[start Material provided]
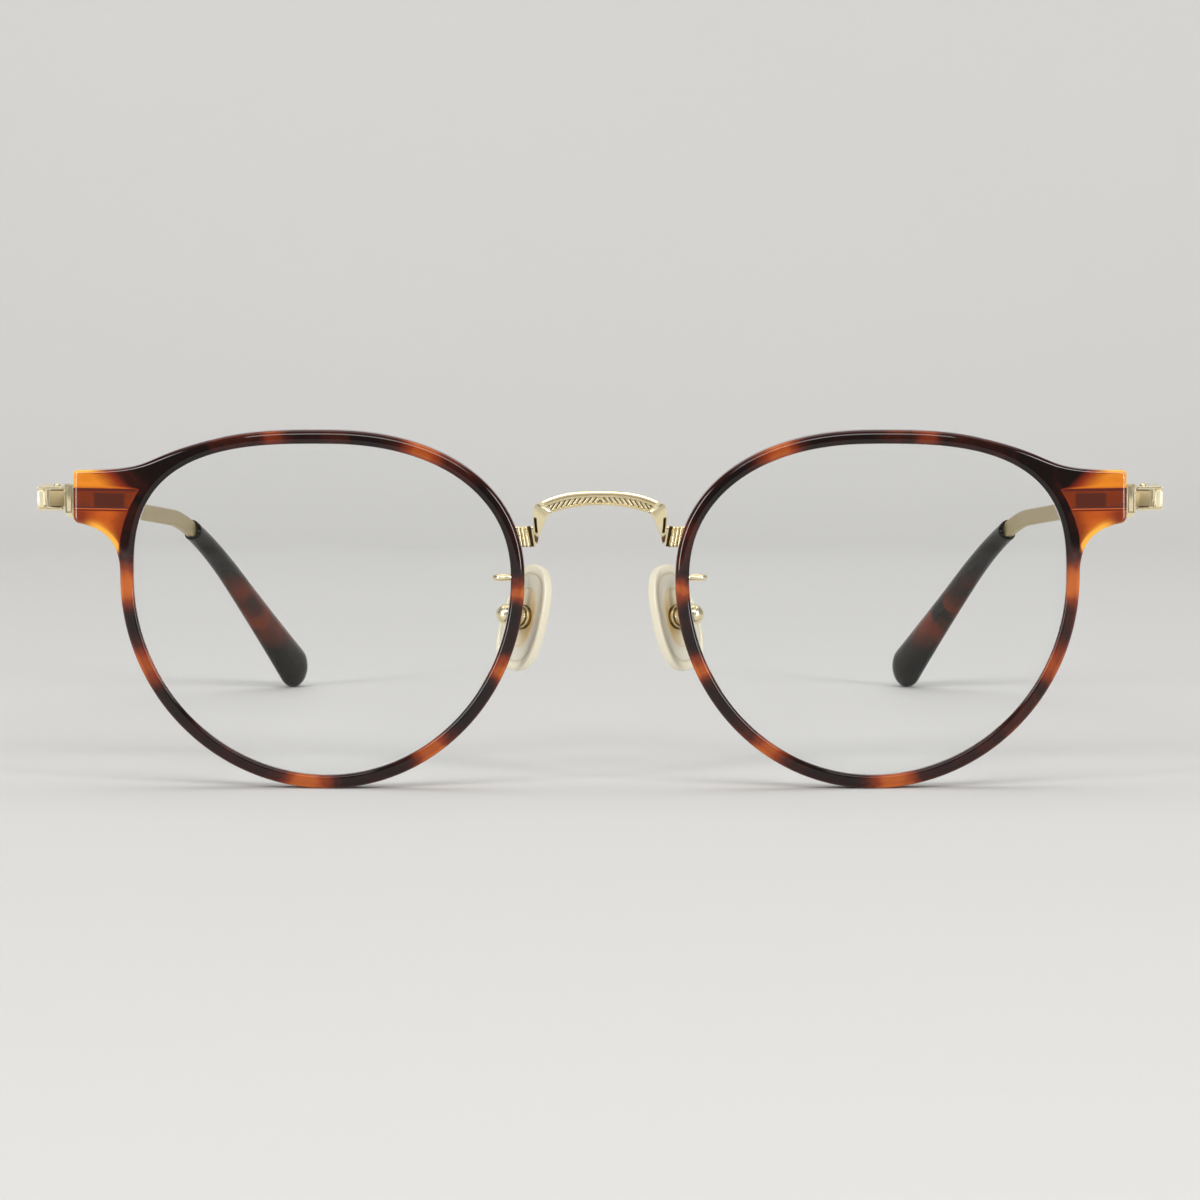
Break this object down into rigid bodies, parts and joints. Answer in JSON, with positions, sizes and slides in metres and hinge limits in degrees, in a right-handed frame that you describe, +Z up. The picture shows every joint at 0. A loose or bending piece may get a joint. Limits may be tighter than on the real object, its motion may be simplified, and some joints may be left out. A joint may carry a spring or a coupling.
{
  "type": "round eyeglasses",
  "caption": "Round panto eyeglasses: thin tortoiseshell rims with amber lugs, slim metal bridge, adjustable nose pads and folding metal temples with acetate tips.",
  "frame": {"origin": "middle of the open glasses, on the level that the rims and the temple tips stand on", "axes": "+Z up, the front faces -Y, the temples run to +Y, the wearer's left is +X"},
  "size_m": [0.1438, 0.144, 0.0458],
  "materials": {
    "tortoise_acetate": "polished tortoiseshell acetate, dark brown with red and amber patches",
    "clear_lens": "clear polished plastic lens",
    "pale_gold": "satin pale gold plate",
    "pad_silicone": "milky translucent, soft sheen",
    "washer_plastic": "plain",
    "tip_acetate": "polished dark tortoiseshell acetate"
  },
  "bodies": {
    "front": {"rim_right": "tortoise_acetate", "rim_left": "tortoise_acetate", "lens_right": "clear_lens", "lens_left": "clear_lens", "bridge": "pale_gold", "pad_arm_right": "pale_gold", "pad_arm_left": "pale_gold", "pad_pin_right": "pale_gold", "pad_pin_left": "pale_gold", "endpiece_core_right": "pale_gold", "endpiece_core_left": "pale_gold", "collar_right": "pale_gold", "collar_left": "pale_gold", "hinge_washers_right": "washer_plastic", "hinge_washers_left": "washer_plastic"},
    "temple_right": {"hinge_pin_right": "pale_gold", "temple_clevis_right": "pale_gold", "temple_bar_right": "pale_gold", "temple_tip_right": "tip_acetate"},
    "temple_left": {"hinge_pin_left": "pale_gold", "temple_clevis_left": "pale_gold", "temple_bar_left": "pale_gold", "temple_tip_left": "tip_acetate"},
    "pad_right": {"pad_core_right": "pale_gold", "nose_pad_right": "pad_silicone"},
    "pad_left": {"pad_core_left": "pale_gold", "nose_pad_left": "pad_silicone"}
  },
  "joints": [
    {"name": "temple_fold_left", "type": "hinge", "parent": "front", "child": "temple_left", "pos_m": [0.06965, -0.06121, 0.03673], "axis": [0, 0, 1], "range_deg": [0, 80]},
    {"name": "temple_fold_right", "type": "hinge", "parent": "front", "child": "temple_right", "pos_m": [-0.06965, -0.06121, 0.03673], "axis": [0, 0, -1], "range_deg": [0, 75]},
    {"name": "pad_rock_left", "type": "hinge", "parent": "front", "child": "pad_left", "pos_m": [0.01197, -0.06577, 0.02208], "axis": [-0.6846, -0.7086, -0.1707], "range_deg": [-8, 8]},
    {"name": "pad_rock_right", "type": "hinge", "parent": "front", "child": "pad_right", "pos_m": [-0.01197, -0.06577, 0.02208], "axis": [-0.6846, 0.7086, 0.1707], "range_deg": [-8, 8]}
  ]
}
[end Material provided]
# Requirement
Extract all of the material exactly as it is written.

# Exercise response
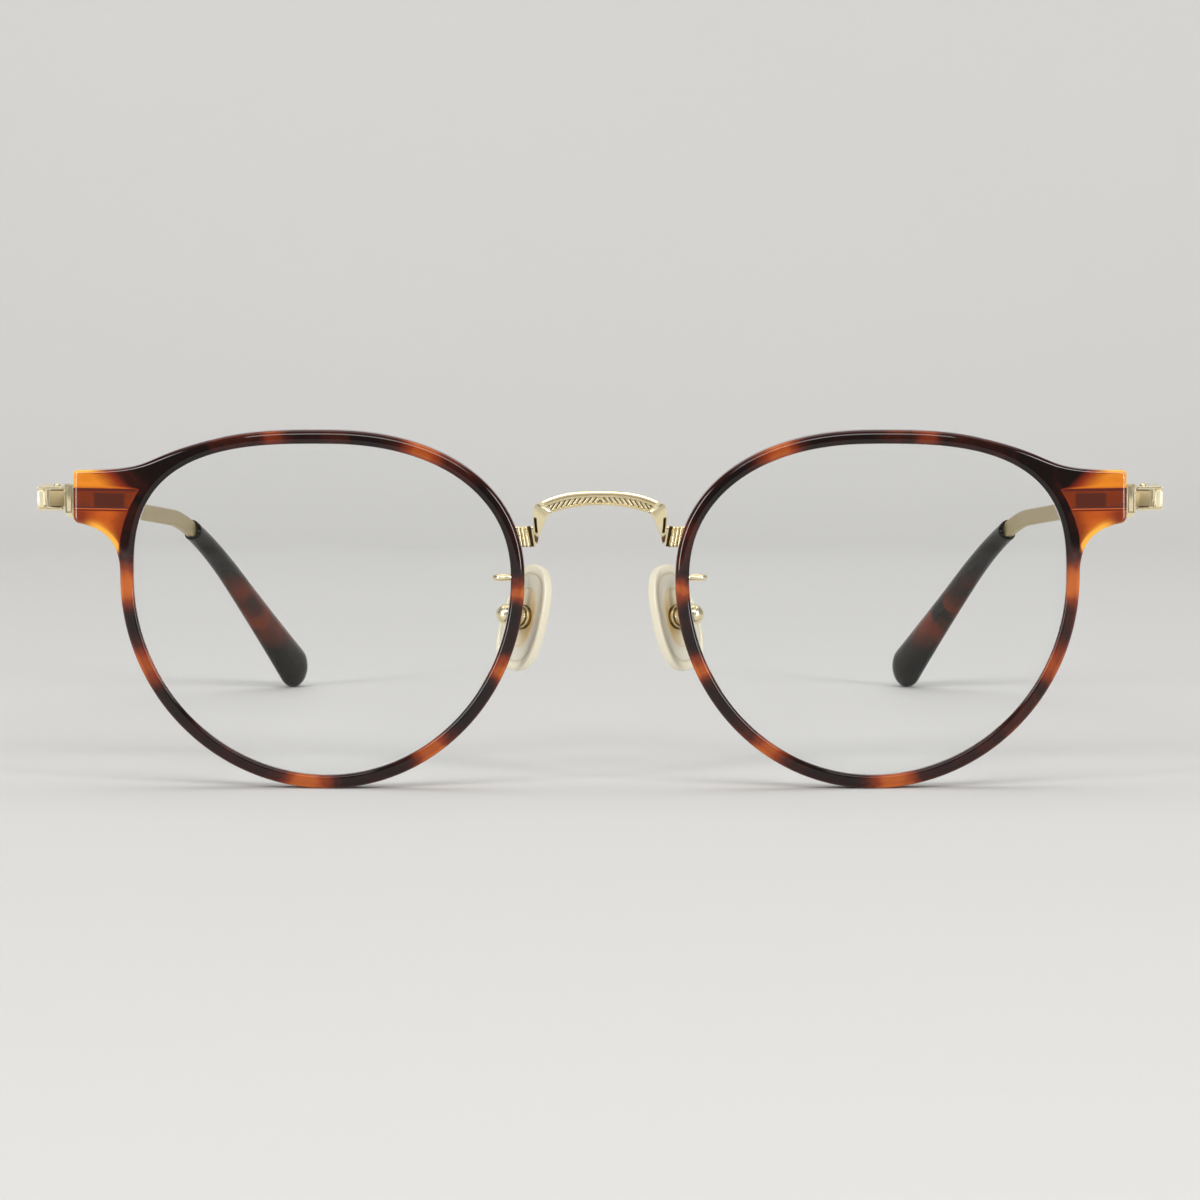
Break this object down into rigid bodies, parts and joints. Answer in JSON, with positions, sizes and slides in metres and hinge limits in degrees, in a right-handed frame that you describe, +Z up. The picture shows every joint at 0. A loose or bending piece may get a joint. Limits may be tighter than on the real object, its motion may be simplified, and some joints may be left out. A joint may carry a spring or a coupling.
{
  "type": "round eyeglasses",
  "caption": "Round panto eyeglasses: thin tortoiseshell rims with amber lugs, slim metal bridge, adjustable nose pads and folding metal temples with acetate tips.",
  "frame": {"origin": "middle of the open glasses, on the level that the rims and the temple tips stand on", "axes": "+Z up, the front faces -Y, the temples run to +Y, the wearer's left is +X"},
  "size_m": [0.1438, 0.144, 0.0458],
  "materials": {
    "tortoise_acetate": "polished tortoiseshell acetate, dark brown with red and amber patches",
    "clear_lens": "clear polished plastic lens",
    "pale_gold": "satin pale gold plate",
    "pad_silicone": "milky translucent, soft sheen",
    "washer_plastic": "plain",
    "tip_acetate": "polished dark tortoiseshell acetate"
  },
  "bodies": {
    "front": {"rim_right": "tortoise_acetate", "rim_left": "tortoise_acetate", "lens_right": "clear_lens", "lens_left": "clear_lens", "bridge": "pale_gold", "pad_arm_right": "pale_gold", "pad_arm_left": "pale_gold", "pad_pin_right": "pale_gold", "pad_pin_left": "pale_gold", "endpiece_core_right": "pale_gold", "endpiece_core_left": "pale_gold", "collar_right": "pale_gold", "collar_left": "pale_gold", "hinge_washers_right": "washer_plastic", "hinge_washers_left": "washer_plastic"},
    "temple_right": {"hinge_pin_right": "pale_gold", "temple_clevis_right": "pale_gold", "temple_bar_right": "pale_gold", "temple_tip_right": "tip_acetate"},
    "temple_left": {"hinge_pin_left": "pale_gold", "temple_clevis_left": "pale_gold", "temple_bar_left": "pale_gold", "temple_tip_left": "tip_acetate"},
    "pad_right": {"pad_core_right": "pale_gold", "nose_pad_right": "pad_silicone"},
    "pad_left": {"pad_core_left": "pale_gold", "nose_pad_left": "pad_silicone"}
  },
  "joints": [
    {"name": "temple_fold_left", "type": "hinge", "parent": "front", "child": "temple_left", "pos_m": [0.06965, -0.06121, 0.03673], "axis": [0, 0, 1], "range_deg": [0, 80]},
    {"name": "temple_fold_right", "type": "hinge", "parent": "front", "child": "temple_right", "pos_m": [-0.06965, -0.06121, 0.03673], "axis": [0, 0, -1], "range_deg": [0, 75]},
    {"name": "pad_rock_left", "type": "hinge", "parent": "front", "child": "pad_left", "pos_m": [0.01197, -0.06577, 0.02208], "axis": [-0.6846, -0.7086, -0.1707], "range_deg": [-8, 8]},
    {"name": "pad_rock_right", "type": "hinge", "parent": "front", "child": "pad_right", "pos_m": [-0.01197, -0.06577, 0.02208], "axis": [-0.6846, 0.7086, 0.1707], "range_deg": [-8, 8]}
  ]
}